CHALLENGE = Give the number of lines that include the string "None", nothing more.
━━━━━━━━━━
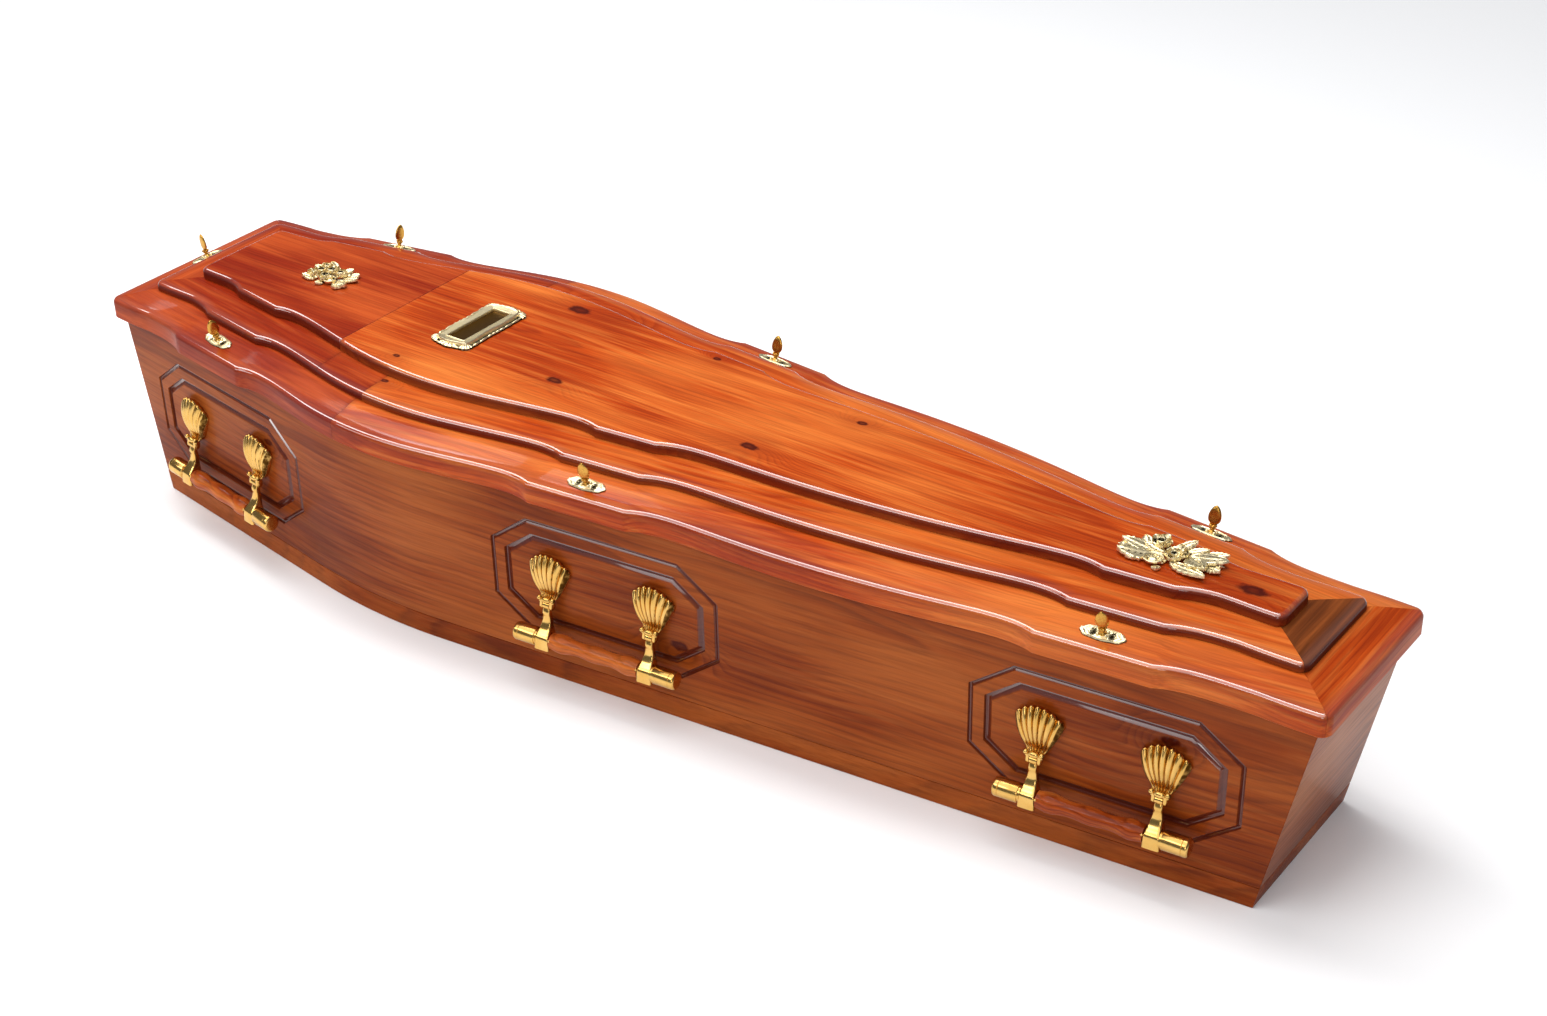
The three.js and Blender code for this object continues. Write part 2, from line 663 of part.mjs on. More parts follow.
// Arm with its eye, its socket on the bar and the round end cap beyond it.
function handleArm(sign) {
  const centre = (sign * PLATE_SPACING) / 2;
  const corners = [[-1, -1], [1, -1], [1, 1], [-1, 1]];
  const flat = corners.map(([a, b]) => new THREE.Vector2(a, b));
  const sections = ARM_CURVE.map(({ out, z, wide, deep }) => corners.map(([a, b]) => (
    new THREE.Vector3(centre + (a * wide) / 2, -out + (b * deep) / 2, z))));
  const start = PLATE_SPACING / 2 - ARM_WIDTH / 2;
  const end = start + ARM_WIDTH + CAP_LENGTH;
  const profile = [
    [start, 0], [start, CAP_RADIUS], [end - 4, CAP_RADIUS], [end, 0.6 * CAP_RADIUS], [end, 0],
  ].map(([x, radius]) => [sign * x, radius]);
  const socket = latheAlongX(sign > 0 ? profile : profile.reverse(), 8, -BAR_OUT, BAR_Z);
  const half = EYE_WIDTH / 2;
  const eye = cylinderAlongX(EYE_RADIUS, centre - half, centre + half, 8, -PIVOT_OUT, PIVOT_Z);
  const bore = cylinderAlongX(PIN_RADIUS + PIN_CLEARANCE, centre - half - 1, centre + half + 1, 6,
    -PIVOT_OUT, PIVOT_Z);
  return cut(joined([loft(sections, flat, flat), socket, eye]), [bore]);
}

// Turned grip from an end to its middle, as shares of its half length and its radius
const GRIP_SHAPE = [[1, 0.86], [0.76, 1], [0, 0.84]];

function handleGrip() {
  const half = PLATE_SPACING / 2 - ARM_WIDTH / 2 - GAP;
  const right = GRIP_SHAPE.map(([share, size]) => [share * half, Math.max(GRIP_RADIUS * size, GRIP_WAIST)]);
  const left = right.slice(0, -1).map(([x, radius]) => [-x, radius]);
  const profile = [[-half, 0], ...left, ...right.reverse(), [half, 0]];
  return latheAlongX(profile, 8, -BAR_OUT, BAR_Z);
}

function addHandle(side, place, x) {
  const name = `${side.name}_${place}_handle`;
  const { y, turn } = sideFrame(x, side.sign);
  const pieces = [
    addPart(`${name}_plate_a`, handlePlate(-PLATE_SPACING / 2), BRASS),
    addPart(`${name}_plate_b`, handlePlate(PLATE_SPACING / 2), BRASS),
    addPart(`${name}_arm_a`, handleArm(-1), BRASS),
    addPart(`${name}_arm_b`, handleArm(1), BRASS),
    addPart(`${name}_grip`, handleGrip(), PINE),
  ];
  for (const piece of pieces) {
    piece.position.set(x, y, 0);
    piece.rotation.z = turn;
  }
}

// Lid screws: an oval plate with a turned neck and an upright leaf to turn it by

function ellipseRing(halfLong, halfWide, z, count) {
  return Array.from({ length: count }, (_, i) => {
    const angle = (2 * Math.PI * i) / count;
    return new THREE.Vector3(halfLong * Math.cos(angle), halfWide * Math.sin(angle), z);
  });
}

// Corners round the oval plate, and the shares of its length and width that its top keeps
const OVAL_SIDES = 12;
const OVAL_TOP = { long: 0.86, wide: 0.8 };

function screwPlate() {
  const long = SCREW_PLATE_LENGTH / 2;
  const wide = SCREW_PLATE_WIDTH / 2;
  const rings = [
    ellipseRing(long, wide, 0, OVAL_SIDES),
    ellipseRing(OVAL_TOP.long * long, OVAL_TOP.wide * wide, SCREW_PLATE_THICKNESS, OVAL_SIDES),
  ];
  return loft(rings, plan(rings[0]), plan(rings[1]));
}

// Turned neck, radius and height, from inside the plate to inside the leaf
const NECK_PROFILE = [[0, 0.5], [6, 0.5], [2.8, 8], [4.2, SCREW_NECK_HEIGHT], [0, SCREW_NECK_HEIGHT + 2]];

function screwNeck() {
  const profile = NECK_PROFILE.map(([radius, z]) => new THREE.Vector2(radius, z));
  return new THREE.LatheGeometry(profile, 6).rotateX(Math.PI / 2);
}

// Half the leaf's outline from its stalk to its tip, as shares of its half width and its height
const LEAF_SHAPE = [[0.2, 0], [0.95, 0.22], [0.9, 0.6], [0, 1]];
const LEAF_FACE = 0.6;

function screwLeaf() {
  const outline = [
    ...LEAF_SHAPE.map(([x, z]) => [(x * LEAF_WIDTH) / 2, z * LEAF_HEIGHT]),
    ...LEAF_SHAPE.slice(0, -1).reverse().map(([x, z]) => [(-x * LEAF_WIDTH) / 2, z * LEAF_HEIGHT]),
  ];
  const middle = LEAF_HEIGHT * 0.45;
  const layer = (share, y) => outline.map(([x, z]) => new THREE.Vector3(x * share, y,
    SCREW_NECK_HEIGHT + middle + (z - middle) * share));
  const half = LEAF_THICKNESS / 2;
  const sections = [layer(LEAF_FACE, -half), layer(1, 0), layer(LEAF_FACE, half)];
  const flat = outline.map(([x, z]) => new THREE.Vector2(x, z));
  return loft(sections, flat, flat);
}

function lidScrew(turnDegrees) {
  const leaf = screwLeaf().rotateZ(THREE.MathUtils.degToRad(turnDegrees));
  return joined([screwPlate(), screwNeck(), leaf]);
}

// Height and tilt of the lower frame's sloping top at an inset.
function treadSlope() {
  return FRAME_RISE / (STEP_INSET - TREAD_FLAT - EDGE_ROUND);
}

function treadHeight(inset) {
  return BOX_HEIGHT + FRAME_EDGE_HEIGHT + treadSlope() * (inset - EDGE_ROUND);
}

function placeOnTread(mesh, x, y, turn) {
  const holder = new THREE.Group();
  holder.position.set(x, y, treadHeight(SCREW_INSET) + GAP);
  holder.rotation.z = turn;
  mesh.rotation.x = Math.atan(treadSlope());
  coffin.remove(mesh);
  holder.add(mesh);
  coffin.add(holder);
}

function addLidScrews() {
  SIDES.forEach((side, s) => {
    SCREW_X.forEach((x, i) => {
      const slope = halfWidth(x + 1, SCREW_INSET) - halfWidth(x, SCREW_INSET);
      const turn = side.sign < 0 ? -Math.atan(slope) : Math.PI + Math.atan(slope);
      const screw = lidScrew(SCREW_TURNS[SCREW_X.length * s + i]);
      const mesh = addPart(`${side.name}_${PLACES[i]}_lid_screw`, screw, PALE_BRASS);
      placeOnTread(mesh, x, side.sign * halfWidth(x, SCREW_INSET), turn);
    });
  });
  const mesh = addPart('head_end_lid_screw', lidScrew(SCREW_TURNS[2 * SCREW_X.length]), PALE_BRASS);
  placeOnTread(mesh, HEAD_X + SCREW_INSET, 0, -Math.PI / 2);
}

// Nameplate: a scrolled rim around a sloping border and a bare sunk panel

const RIM_SCROLLS = 14;

function nameplateRing(share, z) {
  const count = 2 * RIM_SCROLLS;
  return Array.from({ length: count }, (_, i) => {
    const angle = (2 * Math.PI * (i + 0.5)) / count;
    const reach = 1 / Math.max(Math.abs(Math.cos(angle)), Math.abs(Math.sin(angle)));
    const unit = [Math.cos(angle) * reach, Math.sin(angle) * reach];
    const scroll = 1 - 0.05 * (1 + Math.cos(4 * angle)) - 0.05 * (i % 2) * share;
    const outerX = (unit[0] * NAMEPLATE_WIDTH * scroll) / 2;
    const outerY = (unit[1] * NAMEPLATE_LENGTH * scroll) / 2;
    const innerX = (unit[0] * NAMEPLATE_RECESS_WIDTH) / 2;
    const innerY = (unit[1] * NAMEPLATE_RECESS_LENGTH) / 2;
    return new THREE.Vector3(innerX + share * (outerX - innerX), innerY + share * (outerY - innerY), z);
  });
}

function nameplate() {
  const high = NAMEPLATE_HEIGHT;
  const rings = [nameplateRing(1, 0), nameplateRing(0.85, high), nameplateRing(0.05, 0.7 * high),
    nameplateRing(0, 0.25 * high)];
  return loft(rings, plan(rings[0]), plan(rings[rings.length - 1]));
}

// Flower sprays: two open flowers, leaves and buds, cast in one piece

// A diamond-shaped petal or leaf with a raised point, on a flat base.
function petal(length, width, height) {
  return new THREE.ConeGeometry(0.5, height, 4, 1).rotateX(Math.PI / 2)
    .scale(length, width, 1).translate(length / 2, 0, height / 2);
}

// Rings of an open flower: reach at a petal's tip, reach between petals, and height, as shares
const FLOWER_RINGS = [[1, 0.6, 0], [1, 0.6, 0.6], [0.4, 0.3, 0.4], [0.2, 0.2, 1]];

// An open flower: a star of petals that rises to its tips and again to the heart.
function flower(size, height) {
  const star = (tip, valley, z) => Array.from({ length: 2 * PETALS }, (_, i) => {
    const angle = (Math.PI * i) / PETALS;
    const reach = size * (i % 2 ? valley : tip);
    return new THREE.Vector3(reach * Math.cos(angle), reach * Math.sin(angle), z * height);
  });
  const rings = FLOWER_RINGS.map(([tip, valley, z]) => star(tip, valley, z));
  return loft(rings, plan(rings[0]), plan(rings[rings.length - 1]));
}

// Flowers and leaves of a spray, as shares of its half length; turns in degrees
const SPRAY_FLOWERS = [
  { size: 0.42, x: 0.2, y: 0.02, high: 1 },
  { size: 0.36, x: -0.32, y: -0.08, high: 0.85 },
];
const SPRAY_LEAVES = [
  { length: 0.8, turn: 0, x: 0.2, y: 0 },
  { length: 0.62, turn: 35, x: 0.1, y: 0.05 },
  { length: 0.6, turn: -38, x: 0.12, y: -0.05 },
  { length: 0.72, turn: 180, x: -0.28, y: 0 },
  { length: 0.62, turn: 146, x: -0.25, y: 0 },
  { length: 0.55, turn: -140, x: -0.25, y: -0.05 },
];
const SPRAY_LEAF_WIDTH = 0.26;
const SPRAY_LEAF_HEIGHT = 0.55;

function flowerSpray() {
  const unit = SPRAY_LENGTH / 2;
  const flowers = SPRAY_FLOWERS.map(({ size, x, y, high }) => (
    flower(size * unit, high * SPRAY_HEIGHT).translate(x * unit, y * unit, 0)));
  const leaves = SPRAY_LEAVES.map(({ length, turn, x, y }) => (
    petal(length * unit, SPRAY_LEAF_WIDTH * unit, SPRAY_LEAF_HEIGHT * SPRAY_HEIGHT)
      .rotateZ(THREE.MathUtils.degToRad(turn)).translate(x * unit, y * unit, 0)));
  return joined([...flowers, ...leaves]);
}

function addOrnaments() {
  const seat = TOP_TOP + GAP;
  addPart('nameplate', nameplate(), PALE_BRASS).position.set(NAMEPLATE_X, 0, seat);
  const [head, foot] = SPRAY_X;
  addPart('head_flower_spray', flowerSpray(), PALE_BRASS).position.set(head, 0, seat);
  addPart('foot_flower_spray', flowerSpray(), PALE_BRASS).position.set(foot, 0, seat);
}

addBox();
addLidFrame();
addLidStep();
addTopPanel();
for (const side of SIDES) {
  HANDLE_X.forEach((x, i) => addHandle(side, PLACES[i], x));
}
addLidScrews();
addOrnaments();

export default coffin;
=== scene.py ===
"""Wooden coffin with a stepped lid, swing handles, lid screws, a nameplate and two flower sprays.

Metres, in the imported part's frame: X runs along the length with the head at -X, Z is up and the
underside lies on z = 0. The right side of whoever lies inside faces -Y.
"""
import math

import bmesh
import bpy
from bpy.props import FloatProperty, FloatVectorProperty, IntProperty, PointerProperty
from bpy.types import Operator, Panel, PropertyGroup
from mathutils import Matrix, Vector


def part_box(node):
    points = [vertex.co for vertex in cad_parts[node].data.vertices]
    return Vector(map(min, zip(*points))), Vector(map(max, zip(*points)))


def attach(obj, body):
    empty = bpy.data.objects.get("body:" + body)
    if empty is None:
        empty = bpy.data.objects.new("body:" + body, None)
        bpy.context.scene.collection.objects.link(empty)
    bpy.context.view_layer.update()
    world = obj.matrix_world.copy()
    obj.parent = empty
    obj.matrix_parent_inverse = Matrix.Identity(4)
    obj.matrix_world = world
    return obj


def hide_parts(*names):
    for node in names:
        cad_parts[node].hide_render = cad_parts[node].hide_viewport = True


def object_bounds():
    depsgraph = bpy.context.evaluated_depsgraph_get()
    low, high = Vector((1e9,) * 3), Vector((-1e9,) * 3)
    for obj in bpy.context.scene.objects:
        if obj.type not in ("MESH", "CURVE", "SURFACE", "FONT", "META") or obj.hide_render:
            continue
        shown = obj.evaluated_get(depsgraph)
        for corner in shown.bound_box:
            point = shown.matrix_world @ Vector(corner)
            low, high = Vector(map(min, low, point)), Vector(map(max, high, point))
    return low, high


bl_info = {
    "name": "Wooden coffin",
    "version": (1, 0, 0),
    "blender": (4, 5, 0),
    "location": "3D View > Sidebar > Coffin",
    "description": "Builds a lacquered coffin with a stepped lid and cast brass fittings",
    "category": "Object",
}

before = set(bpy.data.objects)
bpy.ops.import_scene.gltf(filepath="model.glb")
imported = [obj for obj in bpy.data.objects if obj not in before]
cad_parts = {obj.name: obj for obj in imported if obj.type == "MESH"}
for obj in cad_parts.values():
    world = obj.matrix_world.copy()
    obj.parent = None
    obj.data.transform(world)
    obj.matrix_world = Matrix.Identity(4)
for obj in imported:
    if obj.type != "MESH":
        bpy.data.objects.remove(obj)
CAD_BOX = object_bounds()

MM = 0.001
GAP = 0.3 * MM  # glue lines, and the air between pieces that rest on each other
SOFT = 1.3 * MM  # easing of a board's sharp edges
MITRE_GAP = GAP / math.sqrt(2)
BODY = "coffin"
SIDES = (("right", -1), ("left", 1))
PLACES = ("head", "middle", "foot")


# Colours and nodes

def linear(code):
    """The linear colour that a shader socket takes, from an sRGB hex value."""
    parts = [int(code[i:i + 2], 16) / 255 for i in (1, 3, 5)]
    bent = [c / 12.92 if c <= 0.04045 else ((c + 0.055) / 1.055) ** 2.4 for c in parts]
    return (*bent, 1.0)


def node(tree, kind, inputs=None, stops=None, **settings):
    """Adds a node. Each input is a socket to link or a value, and settings are the node's own."""
    made = tree.nodes.new(kind)
    for key, value in settings.items():
        setattr(made, key, value)
    for key, value in (inputs or {}).items():
        socket = made.inputs[key]
        if isinstance(value, bpy.types.NodeSocket):
            tree.links.new(value, socket)
        else:
            socket.default_value = value
    if stops:
        elements = made.color_ramp.elements
        while len(elements) < len(stops):
            elements.new(0.5)
        for element, (position, colour) in zip(elements, stops):
            element.position = position
            element.color = colour
    return made


# Settings in the sidebar

def length(name, description, default):
    return FloatProperty(name=name, description=description, default=default, unit="LENGTH")


def colour(name, description, code):
    return FloatVectorProperty(name=name, description=description, default=linear(code),
                               subtype="COLOR", size=4, min=0, max=1)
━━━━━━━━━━
EXERCISE OUTPUT = 4